Nisargadatta: I am glad to hear it; but my
Guru too taught me to doubt everything and
absolutely. He said, "Deny existence to everything
except your own Being." Through desire you have
created the world with its pains and pleasures.
Question: Must it be also painful?
Nisargadatta: What else? By its very nature
pleasure is limited and transitory. Out of pain
desire is born, in pain it seeks fulfilment, and it
ends in the pain of frustration and despair. Pain
is the background of pleasure, all seeking of
pleasure is born in pain and ends in pain.

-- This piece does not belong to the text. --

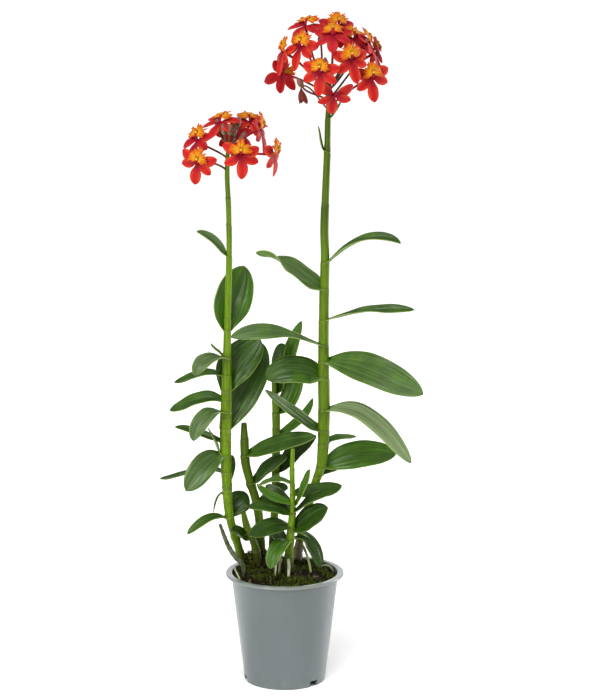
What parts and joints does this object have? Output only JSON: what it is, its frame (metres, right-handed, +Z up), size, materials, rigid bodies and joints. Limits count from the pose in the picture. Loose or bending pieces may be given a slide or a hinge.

Question: All you say is clear to me. But
when some physical or mental trouble comes, my mind
goes dull and grey, or seeks frantically for
relief.
Nisargadatta: What does it matter? It is the
mind that is dull or restless, not you. Look, all
kinds of things happen in this room. Do I cause
them to happen? They just happen. So it is with you
the roll of destiny unfolds itself and
actualises the inevitable. You cannot change the
course of events, but you can change your attitude
and what really matters is the attitude and not the
bare event. The world is the abode of desires and
fears. You cannot find peace in it. For peace you
must go beyond the world. The rootcause of the
world is self-love. Because of it we seek pleasure
and avoid pain. Replace self-love by love of the
Self and the picture changes. Brahma the creator is
the sum total of all desires. The world is the
instrument for their fulfilment. Souls take
whatever pleasure they desire and pay for them in
tears. Time squares all accounts. The law of
balance reigns supreme.
Question: To be a superman one must be a man
first. Manhood is the fruit of innumerable
experiences: desire drives to experience. Hence at
its own time and level desire is right.
Nisargadatta: All this is true in a way. But
a day comes when you have amassed enough and must
begin to build. Then sorting out and discarding are
absolutely necessary. Everything must be
scrutinised and the unnecessary ruthlessly
destroyed. Believe me, there cannot be too much
destruction. For in reality nothing is of value. Be
passionately dispassionate that is all.